=== Given request ===
Below are records; quote them exactly from the first line through the line that contains "import * as THREE from 'three';".

** start of Raw records **

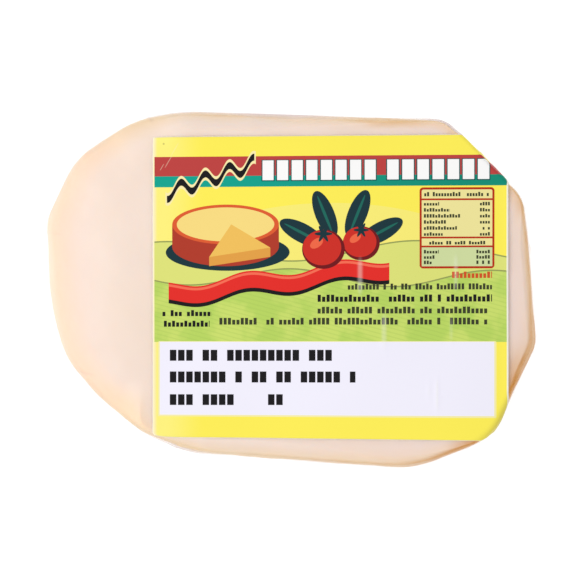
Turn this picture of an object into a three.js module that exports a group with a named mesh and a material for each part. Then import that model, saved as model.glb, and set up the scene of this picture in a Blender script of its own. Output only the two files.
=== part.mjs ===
// A half-kilo piece of smoked provoleta, vacuum packed in clear skin-tight film, with its paper label.
//
// The cheese is a thick, uneven oval slab with flat cut faces. It lies on its lower face.
// Millimetres. +X runs along the slab, +Y across it towards the label's top edge, +Z is up.
// The origin is under the middle of the slab, on the surface that it lies on.

import * as THREE from 'three';

// Driving dimensions of the slab.
const LENGTH = 140.3;
const WIDTH = 102;
const HEIGHT = 42;
const WAIST_HEIGHT = 19; // the sides stand out furthest here
const CROWN = 0.8; // the middle of the upper face stands this much above its edge
const SHOULDER_POWER = 2.4; // 2 is an elliptical edge, and more is squarer
const LOWER_SHOULDER_BASE = 6; // the lower edge is rounded this wide,
const LOWER_SHOULDER_SHARE = 0.5; // and this share of the upper edge's width besides

// The slab's outline from above, anticlockwise. Each corner has its place, how far from it the
// rounding starts, and how wide the edge between the upper face and the side is rounded there.
const CORNERS = [
  { x: 68.5, y: 11.8, round: 8, shoulder: 4 },
  { x: 66.6, y: 26.5, round: 4, shoulder: 3 },
  { x: 57.6, y: 34.7, round: 2, shoulder: 3 },
  { x: 50.8, y: 42.3, round: 4, shoulder: 3 },
  { x: 43.9, y: 48.6, round: 3, shoulder: 3.5 },
  { x: -32.0, y: 51.2, round: 7, shoulder: 8 },
  { x: -45.7, y: 48.4, round: 7, shoulder: 14 },
  { x: -62.1, y: 37.5, round: 6, shoulder: 20 },
  { x: -70.3, y: 19.6, round: 3, shoulder: 26 },
  { x: -69.0, y: -4.4, round: 8, shoulder: 26 },
  { x: -64.9, y: -19.3, round: 6, shoulder: 22 },
  { x: -55.5, y: -30.7, round: 6, shoulder: 17 },
  { x: -43.1, y: -40.8, round: 7, shoulder: 9 },
  { x: -29.1, y: -46.8, round: 5, shoulder: 7 },
  { x: 36.0, y: -51.5, round: 8, shoulder: 5 },
  { x: 54.6, y: -43.5, round: 3, shoulder: 3 },
  { x: 59.1, y: -39.4, round: 3, shoulder: 3 },
  { x: 70.5, y: -15.6, round: 5, shoulder: 4 },
];

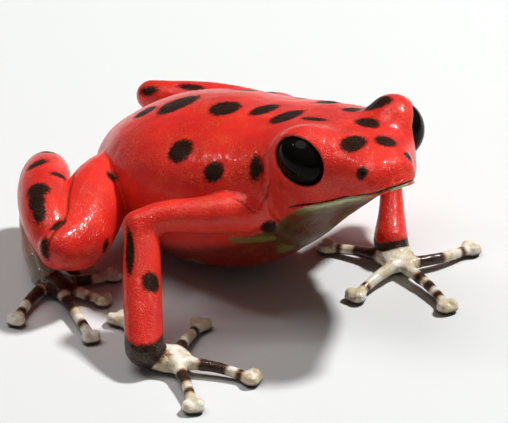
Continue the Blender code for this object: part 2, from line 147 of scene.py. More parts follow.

** end of Raw records **

=== Result for this task ===
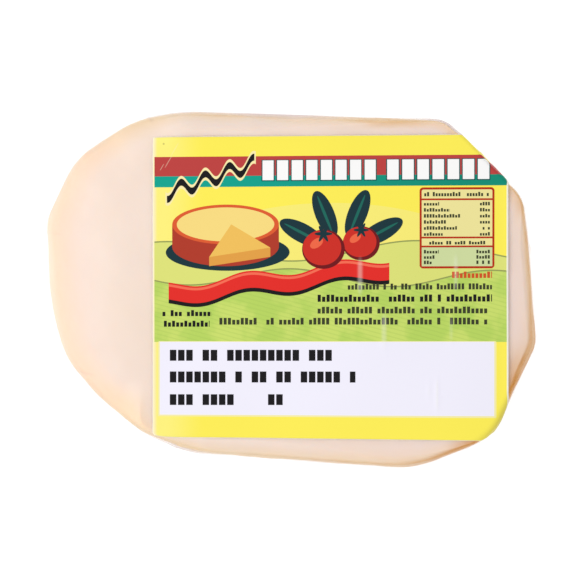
Turn this picture of an object into a three.js module that exports a group with a named mesh and a material for each part. Then import that model, saved as model.glb, and set up the scene of this picture in a Blender script of its own. Output only the two files.
=== part.mjs ===
// A half-kilo piece of smoked provoleta, vacuum packed in clear skin-tight film, with its paper label.
//
// The cheese is a thick, uneven oval slab with flat cut faces. It lies on its lower face.
// Millimetres. +X runs along the slab, +Y across it towards the label's top edge, +Z is up.
// The origin is under the middle of the slab, on the surface that it lies on.

import * as THREE from 'three';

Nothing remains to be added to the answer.